McElhenny doesn’t believe LT deserves spot in Hall
Friday, Jan. 29, 1999 | 11:28 a.m.
Hugh McElhenny would love to have faced Lawrence Taylor on the field.
But the legendary halfback hopes he never runs into him in Canton, Ohio.
McElhenny doesn't want Taylor's bronze bust anywhere near his or anyone else's at the Pro Football Hall of Fame.
Taylor, who in the 1980s and early '90s redefined the outside linebacker position with the New York Giants, is one of 15 finalists on this year's Hall of Fame ballot. The vote is Saturday.

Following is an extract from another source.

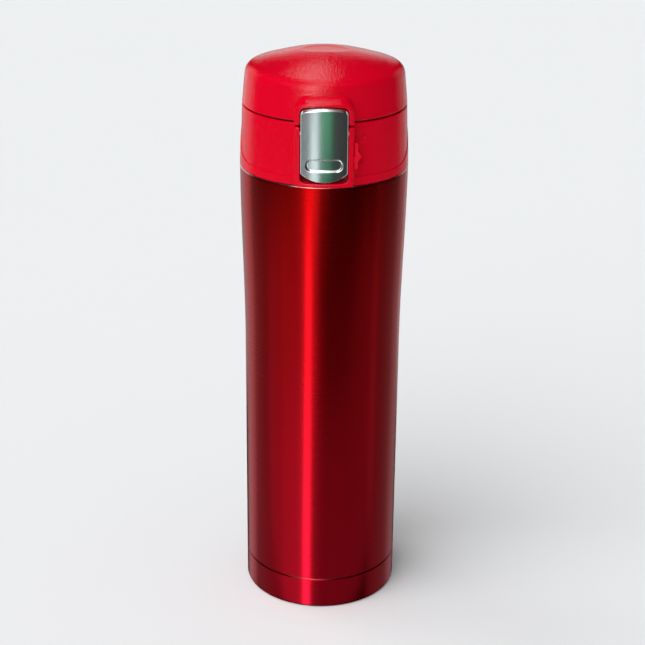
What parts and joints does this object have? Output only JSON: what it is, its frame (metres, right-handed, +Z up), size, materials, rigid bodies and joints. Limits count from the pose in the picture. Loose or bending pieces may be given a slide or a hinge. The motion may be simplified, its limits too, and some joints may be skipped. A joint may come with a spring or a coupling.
{
  "type": "vacuum flask",
  "caption": "Slim double-walled steel vacuum flask with a screw-on drinking cap, flip-up lid, front push button and sliding lock.",
  "frame": {"origin": "centre of the flat base", "axes": "+Z up along the flask, -Y towards the lid button, +X to the right seen from the button side"},
  "size_m": [0.07, 0.0783, 0.243],
  "materials": {
    "lacquered_steel": "transparent red lacquer over brushed steel, satin gloss",
    "plain_steel": "fine brushed stainless steel",
    "copper": "thin polished copper foil",
    "glass_bead": "solder glass bead",
    "getter_metal": "sintered grey",
    "red_plastic": "red moulded plastic with a fine spark texture",
    "clear_white_plastic": "food-safe white plastic, gloss",
    "silicone": "soft white silicone",
    "spring_steel": "bare spring wire",
    "dark_plastic": "dark grey moulded plastic",
    "satin_chrome": "satin chrome with polished edges"
  },
  "bodies": {
    "vessel": {"outer_shell": "lacquered_steel", "inner_vessel": "plain_steel", "copper_foil": "copper", "vacuum_bottom": "plain_steel", "vacuum_seal": "glass_bead", "getter": "getter_metal", "base_cup": "lacquered_steel"},
    "gasket": {"mouth_gasket": "silicone"},
    "cap": {"cap_body": "red_plastic", "cap_skirt": "red_plastic", "drinking_spout": "clear_white_plastic", "spout_gasket": "silicone", "lock_housing": "red_plastic", "hinge_pin": "spring_steel", "lid_spring": "spring_steel", "button_pin": "spring_steel", "button_spring": "spring_steel"},
    "lid": {"lid_shell": "red_plastic", "lid_liner": "clear_white_plastic", "lid_seal": "silicone", "seal_retainer": "clear_white_plastic", "vent_plug": "silicone"},
    "button": {"button_lever": "dark_plastic", "button_plate": "satin_chrome"},
    "slider": {"lock_slider": "red_plastic"}
  },
  "joints": [
    {"name": "cap_lift", "type": "slide", "parent": "vessel", "child": "gasket", "axis": [0, 0, 1], "range_m": [0, 0.0061]},
    {"name": "cap_turn", "type": "hinge", "parent": "gasket", "child": "cap", "pos_m": [0, 0, 0.195], "axis": [0, 0, 1], "range_deg": [0, 540]},
    {"name": "lid_hinge", "type": "hinge", "parent": "cap", "child": "lid", "pos_m": [0, 0.0373, 0.2215], "axis": [-1, 0, 0], "range_deg": [0, 115], "deforming": ["lid_spring"]},
    {"name": "button_press", "type": "hinge", "parent": "cap", "child": "button", "pos_m": [0, -0.0352, 0.217], "axis": [1, 0, 0], "range_deg": [0, 8], "stiffness_Nm_per_rad": 0.2, "springref_deg": -5.73, "deforming": ["button_spring"]},
    {"name": "lock_slide", "type": "slide", "parent": "cap", "child": "slider", "axis": [0, 0, 1], "range_m": [0, 0.004]}
  ],
  "couplings": [
    {"joint": "cap_lift", "follows": "cap_turn", "m_per_rad": 0.00063662}
  ]
}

"I'm going to be very disappointed if Lawrence Taylor gets into the Hall of Fame," McElhenney, a 1970 inductee, said. "He's very deserving as a football player. But he certainly isn't a credible person to be in that elite group."
Taylor was suspended once as a player for drug use. Since his retirement in 1993 he has been arrested twice for trying to purchase crack cocaine from an undercover police officer. He was arrested for being a deadbeat dad. He pleaded guilty to filing false federal tax returns. He declared bankruptcy. He has been cited three times for leaving the scene of an accident. He lost his driver's license for failure to pay parking tickets.
"I get frustrated when I read about these players who can't handle themselves off the field," McElhenny said. "It's disturbing, and I don't think it's just me. All my friends -- Y.A. Tittle, Billy Wilson, Chuck Bednarik, Frank Gifford -- that's what we talk about. That's the depressing part.
"Maybe we drank too many beers. (But) we weren't in the drug scene. You didn't read about us raping girls. I never knew anybody in all those years I played who was ever in a situation like that."
Unlike the baseball Hall of Fame, there is no citizenship criteria for election to Canton. Taylor needs approval from 80 percent of the selection committee, or 29 of the 36 voters.
"In our day, a guy like that would be blackballed," McElhenny said. "But he'll probably get in with all the political issues of today."